Approximate MVDR Beamformer With Automatic Null Steering and Free of Noise Covariance Matrix Estimation

The traditional minimum variance distortionless response (MVDR) beamformer requires the estimation of the noise covariance matrix, which poses significant challenges in complex acoustic environments. Recently, model-based approaches have been introduced to address this issue, showing promising results. However, a major drawback of these methods is their high computational complexity, particularly in estimating model parameters, such as the direction of interference. To address this challenge, we propose a low-complexity, model-based beamforming technique tailored for small-spacing linear microphone arrays, commonly found in consumer devices. Drawing inspiration from a useful decomposition, we derive an approximate MVDR beamformer that combines a regularized superdirective beamformer with a first-order adaptive differential beamformer.

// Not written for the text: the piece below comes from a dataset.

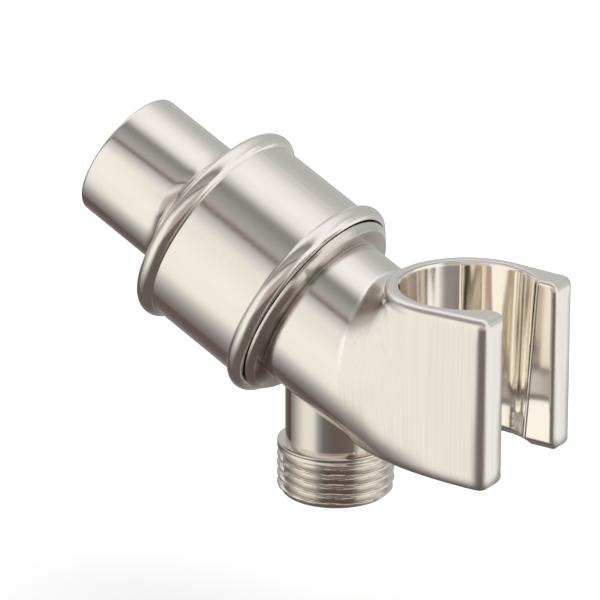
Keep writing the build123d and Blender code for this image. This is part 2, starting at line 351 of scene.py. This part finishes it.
def holder_material():
    """The holder body: turned stem, cradle with upright brush lines, polished bore and slot; painted
    highlight and painted corner shade.
    """
    material, tree = new_material("holder_nickel")
    x, y, z = place_in(tree)
    rise = z - crossing.z
    ahead = x - crossing.x
    from_bore = ahead - cradle_ahead
    on_cradle = ahead.above(crease_ahead, 0.6)
    # turned lines on the stem, upright lines on the cradle
    turned = barrel_lines(tree, x, y, z)
    upright = noise(tree, vector_of(tree, x * 2.2, y * 2.2, z * 0.04), detail=4.0, roughness=0.55)
    brush = turned * (1 - on_cradle) + upright * on_cradle
    # the bore's wall widens upwards, and the slot's walls are flat
    slope = (bore_top_r - bore_low_r) / (cradle_top - cradle_bottom)
    wall = (rise - cradle_bottom) * slope + bore_low_r
    radius = (from_bore * from_bore + y * y).math("SQRT")
    in_bore = (radius - wall).below(polish_skin, 0.2)
    in_slot = y.math("ABSOLUTE").below(slot_half + polish_skin, 0.2) * from_bore.above(5.0, 0.5)
    polished = in_bore.math("MAXIMUM", in_slot) * on_cradle
    # painted highlight: a bright soft line of white colour where the brushed side starts, with a low bump
    # ridge
    ridge_and_highlight = (1 - ((ahead - crease_ahead) / crease_half).math("ABSOLUTE")).math("MAXIMUM", 0.0)
    ridge_and_highlight = ridge_and_highlight.eased() * rise.above(0.0, 6.0)
    # faint clouds and streaks in the brushed nickel
    even = clouded(tree, x, y, z, nickel_tint, cloud=0.03)
    streak = (upright * 3 - 1.1) * on_cradle
    streaked = mix_color(tree, streak, even, grey(0.945, nickel_tint))
    # the painted highlight turns the colour white along the ridge
    brushed = mix_color(tree, ridge_and_highlight, streaked, grey(1.0))
    # painted shade: the colour darkens into the corner between the disc and the stem
    forward, _, from_axis = round_barrel(x, y, z)
    on_disc = forward.below(disc_front + 0.4, 0.4)
    corner = on_disc * from_axis.below(stem_r + 3.0, 3.2) * y.below(6.0, 14.0)
    corner_shaded = mix_color(tree, corner, brushed, grey(0.45, corner_shade_tint))
    satin = on_cradle * 0.12 + brush * 0.08 + 0.05
    shader = node(
        tree,
        "ShaderNodeBsdfPrincipled",
        inputs={
            "Base Color": mix_color(tree, polished, corner_shaded, grey(1.0, bore_tint)),
            "Metallic": 1.0,
            "Roughness": satin * (1 - polished) + polished * 0.085,
            "Normal": holder_normal(tree, x, y, z, on_cradle, in_bore, polished, ridge_and_highlight, brush),
        },
    )
    finish_with(tree, shader)
    return material


def upright_turning(tree, x, y, z):
    """Faint turning lines round the outlet's axis."""
    ahead = x - crossing.x
    radius = (ahead * ahead + y * y).math("SQRT")
    line = z * 3.0 + radius * 3.0
    return noise(tree, vector_of(tree, line, ahead * 0.1, y * 0.1), detail=1.0)


polished_nickel = nickel(
    "polished_nickel",
    nipple_tint,
    roughness=0.075,
    depth=0.0012,
    lines=upright_turning,
    cloud=0.02,
)


def plain_material(name, color, darker, roughness, scale, depth):
    """A moulded plastic or rubber: faint mottle, fine grain."""
    material, tree = new_material(name)
    point = vector_of(tree, *place_in(tree))
    mottle = noise(tree, point, scale=0.4, detail=3.0)
    grain = noise(tree, point, scale=scale, detail=2.0)
    shader = node(
        tree,
        "ShaderNodeBsdfPrincipled",
        inputs={
            "Base Color": mix_color(tree, mottle, grey(1.0, darker), grey(1.0, color)),
            "Roughness": grain * 0.1 + roughness,
            "Normal": bump(tree, depth, grain, Strength=0.6),
        },
    )
    finish_with(tree, shader)
    return material


acetal = plain_material(
    "acetal",
    color=(0.84, 0.84, 0.81),
    darker=(0.78, 0.78, 0.75),
    roughness=0.32,
    scale=6.0,
    depth=0.01,
)
seal_rubber = plain_material(
    "seal_rubber",
    color=(0.035, 0.035, 0.036),
    darker=(0.02, 0.02, 0.021),
    roughness=0.5,
    scale=9.0,
    depth=0.02,
)


def wire_material():
    """Drawn stainless wire with a little tarnish."""
    material, tree = new_material("strainer_wire")
    stain = noise(tree, vector_of(tree, *place_in(tree)), scale=1.5, detail=3.0)
    shader = node(
        tree,
        "ShaderNodeBsdfPrincipled",
        inputs={
            "Base Color": mix_color(tree, stain, grey(1.0, wire_dark), grey(1.0, wire_light)),
            "Metallic": 1.0,
            "Roughness": stain * 0.15 + 0.22,
        },
    )
    finish_with(tree, shader)
    return material


strainer_wire = wire_material()
holder_nickel = holder_material()

for name, material in {
    "collar": turned_nickel,
    "holder_body": holder_nickel,
    "ball_liner": acetal,
    "ball_seat": acetal,
    "ball_o_ring": seal_rubber,
    "seat_gasket": seal_rubber,
    "inlet_washer": seal_rubber,
    "outlet_o_ring": seal_rubber,
}.items():
    for material_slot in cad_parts[name].material_slots:
        material_slot.material = material


# Geometry node trees
def new_geometry_tree(name, first, numbers):
    """A geometry tree and its inputs' values: a geometry, some numbers and the material."""
    tree = bpy.data.node_groups.new(name, "GeometryNodeTree")
    sockets = tree.interface
    sockets.new_socket(first, in_out="INPUT", socket_type="NodeSocketGeometry")
    for title in numbers:
        sockets.new_socket(title, in_out="INPUT", socket_type="NodeSocketFloat")
    sockets.new_socket("Finish", in_out="INPUT", socket_type="NodeSocketMaterial")
    sockets.new_socket("Piece", in_out="OUTPUT", socket_type="NodeSocketGeometry")
    group = tree.nodes.new("NodeGroupInput")
    return tree, [Value(tree, group.outputs[n]) for n in range(len(numbers) + 2)]


def end_geometry_tree(tree, geometry, finish):
    """Makes the instances real, sets the material and gives the piece out."""
    real = node(tree, "GeometryNodeRealizeInstances", inputs={"Geometry": geometry})
    done = node(tree, "GeometryNodeSetMaterial", inputs={"Geometry": real, "Material": finish})
    node(tree, "NodeGroupOutput", inputs={"Piece": done})


# Turned pieces with a real thread
def rows(start, end, radius, step):
    """Closely spaced points along a cylinder that a thread is cut in."""
    count = round(abs(end - start) / step)
    return [(start + (end - start) * n / count, radius) for n in range(count + 1)]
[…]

This approach eliminates the need for explicit estimation of noise statistics and interference direction. Instead, the method relies on two key parameters: one related to the spectral characteristics of the noise, and the other to the direction of the noise source. An alternating iterative optimization process is introduced to determine the optimal values of these parameters by minimizing the variance of the array output. Simulation results show that the proposed beamformer significantly reduces computational complexity compared to two leading model-based MVDR beamformers, while also outperforming other baseline algorithms in terms of speech enhancement performance.